[BEGIN]
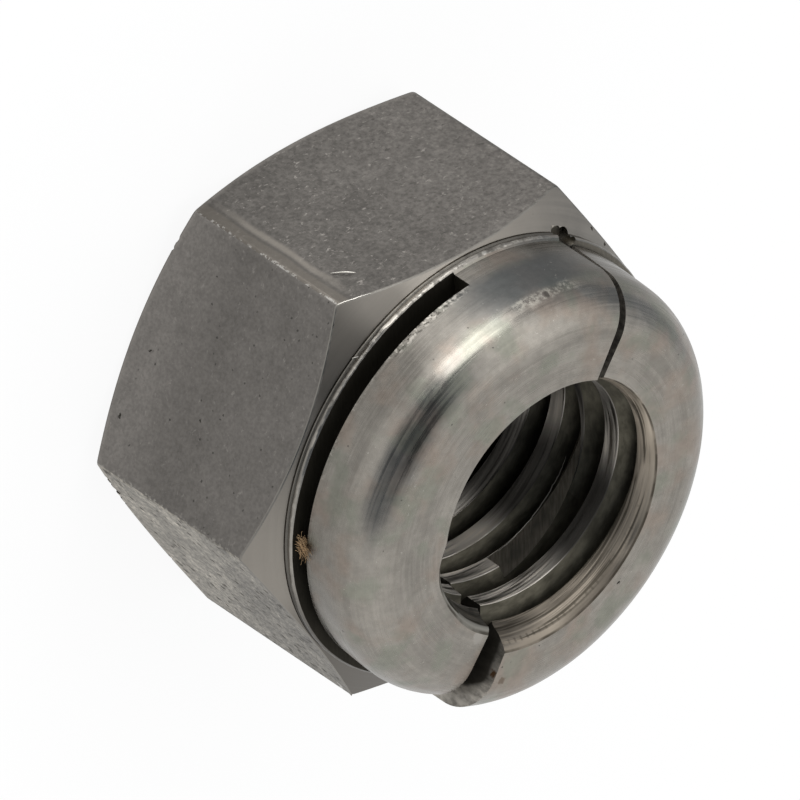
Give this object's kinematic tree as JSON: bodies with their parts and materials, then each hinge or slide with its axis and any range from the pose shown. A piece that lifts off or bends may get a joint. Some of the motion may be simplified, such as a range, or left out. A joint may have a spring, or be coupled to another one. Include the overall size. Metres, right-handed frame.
{
  "type": "all-metal lock nut",
  "caption": "Hexagon nut with a slotted collar whose arms are bent in, so that its own thread grips the bolt.",
  "frame": {"origin": "centre of the bearing face, on the thread axis", "axes": "+Z along the thread axis from the bearing face towards the collar, +X through a corner of the hexagon, +Y square to a flat"},
  "size_m": [0.0218, 0.019, 0.0148],
  "materials": {
    "stainless_steel": "Plain stainless steel: dull, finely pitted flats and a turned, half-bright collar, with light handling marks."
  },
  "bodies": {
    "root": {"lock_nut": "stainless_steel"}
  },
  "joints": []
}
[END]
● Exercise aim: Set down all of the data above, word for word.

● Task solution:
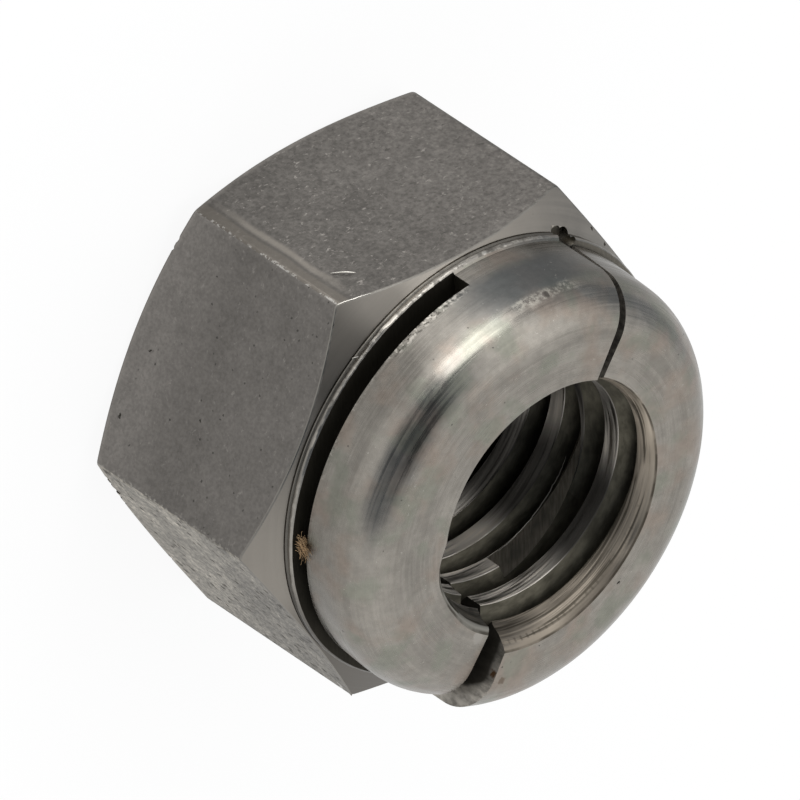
Give this object's kinematic tree as JSON: bodies with their parts and materials, then each hinge or slide with its axis and any range from the pose shown. A piece that lifts off or bends may get a joint. Some of the motion may be simplified, such as a range, or left out. A joint may have a spring, or be coupled to another one. Include the overall size. Metres, right-handed frame.
{
  "type": "all-metal lock nut",
  "caption": "Hexagon nut with a slotted collar whose arms are bent in, so that its own thread grips the bolt.",
  "frame": {"origin": "centre of the bearing face, on the thread axis", "axes": "+Z along the thread axis from the bearing face towards the collar, +X through a corner of the hexagon, +Y square to a flat"},
  "size_m": [0.0218, 0.019, 0.0148],
  "materials": {
    "stainless_steel": "Plain stainless steel: dull, finely pitted flats and a turned, half-bright collar, with light handling marks."
  },
  "bodies": {
    "root": {"lock_nut": "stainless_steel"}
  },
  "joints": []
}